Take his famous judgement that Britain had "lost an empire and not yet found a role". When it was uttered in 1962, long after Acheson had retired, the remark stung with seeming novelty. A decade earlier, when Britain was shunning the European Coal and Steel Community, the forerunner of today's EU, he was already warning that the Commonwealth was no solution, and that not even memories of Churchill would persuade Washington to be accomplice of British efforts to sabotage a stronger Europe.

Happily, a great man has found a great biographer. Chace's is the third biography of Acheson. But it is the most complete, drawing on family records and new Russian and Chinese archives. The narrative drives forward like a novel; the scholarship is meticulous yet unobtrusive, and the prose style yields nothing to Acheson's own in his memoir Present at the Creation.

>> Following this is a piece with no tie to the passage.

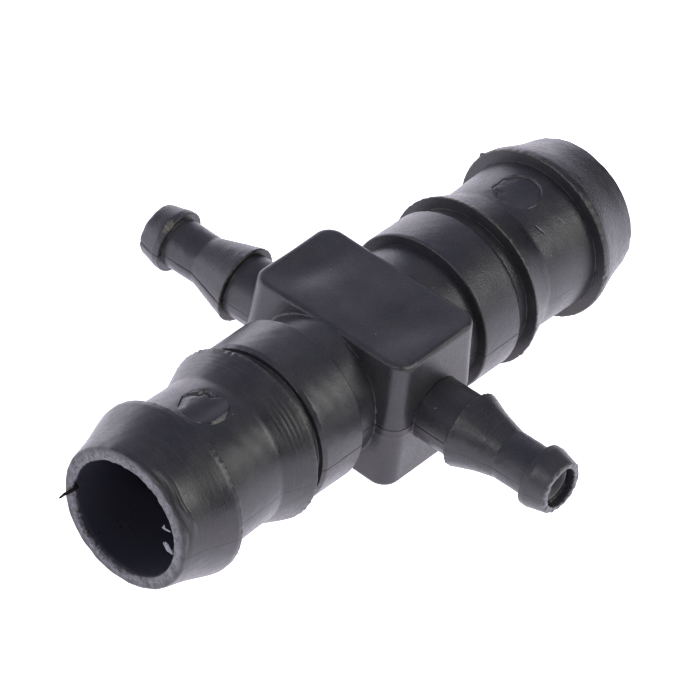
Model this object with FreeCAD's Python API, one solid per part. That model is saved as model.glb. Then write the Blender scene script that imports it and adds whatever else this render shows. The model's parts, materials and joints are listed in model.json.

Creation was the theme of Acheson's career. As Assistant Secretary of State for Economic Affairs early in the war, he led planning for the Bretton Woods agreement, setting up the International Monetary Fund. As Deputy Secretary of State between 1945 and 1947, he helped elaborate the Truman Doctrine, committing Washington to resist the advance of Communism. The Marshall Plan, that most generous act of enlightened self-interest, was formally unveiled by the General at Harvard in June 1947, but Acheson was a driving force behind it.

Two years later, with Truman's re-election, Acheson became Secretary of State and the tempo quickened. Nato was established, Germany was divided, the Soviets exploded an atom bomb, Communism triumphed in China, and war broke out in Korea. At home, Joseph McCarthy emerged. A lesser man might have buckled before the attacks of the Wisconsin senator that he was "soft" on Communism, that he had "lost" China. But Acheson, backed to the hilt by Truman, did not yield an inch.

Their relationship was an attraction of opposites, founded on absolute loyalty and the deepest friendship. Acheson never sought to usurp the ultimate decision. In return, Truman allowed him immense latitude. No Secretary of State this century has had more power, and none has used it with such lasting consequence.

After leaving office in 1953, he continued to advise Democratic presidents. He stiffened JFK's spine in the 1961 Berlin crisis, and helped change Johnson's mind on Vietnam. During the Cuba crisis Acheson was more hawkish than the Kennedys, recommending airstrikes against Soviet missile sites. Even when overruled, he did not hesitate to be JFK's envoy to explain American policy to General De Gaulle. By this time, Acheson was describing himself as "a pampered ghost among the bright new spirits... a sort of Ancient Mariner whose warnings only take on meaning ex post facto". A more fitting epitaph came from the General himself: "Voila un homme" - "That was a man". Given the source, there could be no higher praise.